Christophine, one of the chairpeople of the group, told me she’d come to my house to help me pluck and clean it. Before she showed up, Nicky was there. We boiled water, soaked the body, plucked out the feathers, cut up the pieces, threw out not as many pieces as I expected, and I had a pot full of chicken pieces. The pieces we kept that surprised me a little, only a little because I know a lot more is kept than what we eat in America, were the gizzard (which is hard and you have to slice open so get out the sand), the neck, the liver, maybe some other organ I couldn’t identify and weirdest of all, the feet. I was brave enough to try all of them except the feet. The gizzard just grosses me out a little.
So now it’s done, I know I can kill a chicken, pluck it and clean it. I can eat chicken more guilt free now. But maybe I’ve just been turned off of it. Don’t know yet. I did enjoy eating it. And since I had killed it, I felt more compelled to eat the parts that seemed grosser than others. I wanted to make its life and its death worth more than just for my own “vegetarian” endeavors.
Last First Day
Tuesday, 7 September, 2010
So it starts. My final term teaching in the place I never thought I’d like, let alone fall in love with. Three months from today the school will close, learners will get their reports and whether or not I’m still in the village or already on my way to Windhoek and America, I’ll be finished as a teacher here.
Every holiday, I forget how miserable school can be – the black hole of no motivation, the chaos of teachers not teaching, the million and eight interruptions to my classes that are completely avoidable. I particularly forget how rough the first day of the term can be – school starting late, classes half empty because learners just didn’t come back for some reason or no reason, no one following the time table, hardly anyone teaching at all. And I definitely forgot how hard it is to stand on those concrete floors all day!
But amidst the stresses of returning to school one last time, there were 2 very bright spots today.
Mary brought me the most vegetables I’ve seen in the last two years!! Or at least the most vegetables that I could buy for N$20 and call my own! There were about 10 carrots, a giant bag of beautiful swiss chard, 2 massive onions and 3 beets the size of both of my fists. I’m leaving in a few days for a week of Peace Corps things, so I’m gorging myself on LOCALLY grown vegetables from the river side! And I have the cell phone number of the person in charge who I can message any time I want more vegetables and arrange a pickup or drop off! Finally, more FRESH vegetables than I know what to do with!!!
During period 8, I was walking back to school from my vegetable drop off and my Chaco broke. Again. I had “fixed” it with super glue and a bent paper clip but nothing stands up against the sands of Africa. Or at least no American solution. So I was once again left with a flapping strap on my sandal. I showed a couple teachers, just for something to talk about, and Mr. Thinyemba told me to go ask Mangundu in his class. Mangundu who? Alphons. Huh, I know that name. But I didn’t place it. He yelled after me, Kayoka! Ohhh!!! Kayoka can fix shoes? Yes. Great! I brought it to him, asked if he could fix it and left with only one shoe on.

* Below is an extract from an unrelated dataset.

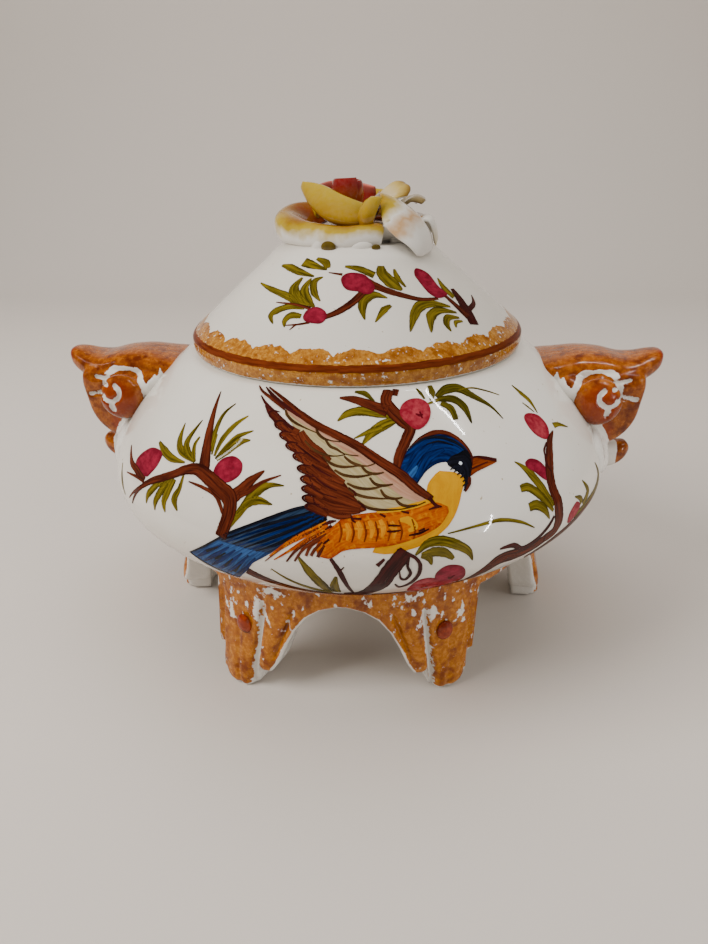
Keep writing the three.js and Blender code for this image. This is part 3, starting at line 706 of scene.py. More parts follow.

After a lunch of locally grown beans followed by a glorious nap, Nicky and Kayoka came over with my fixed sandal! It’s definitely better than anything I could have done myself! I finally have a sandal that will likely last me the next 3 months, and hopefully will last someone longer when I give them away.
So even though it was nice to have a break, and it certainly was not long enough, it was also nice to see a lot of the faces of my learners who I will miss come December and my departure. I reminded all of my classes that I will be leaving in December. I asked them not to talk about it with me, but just to know that I’m really going. Today I’m ready to leave, tomorrow might be another story.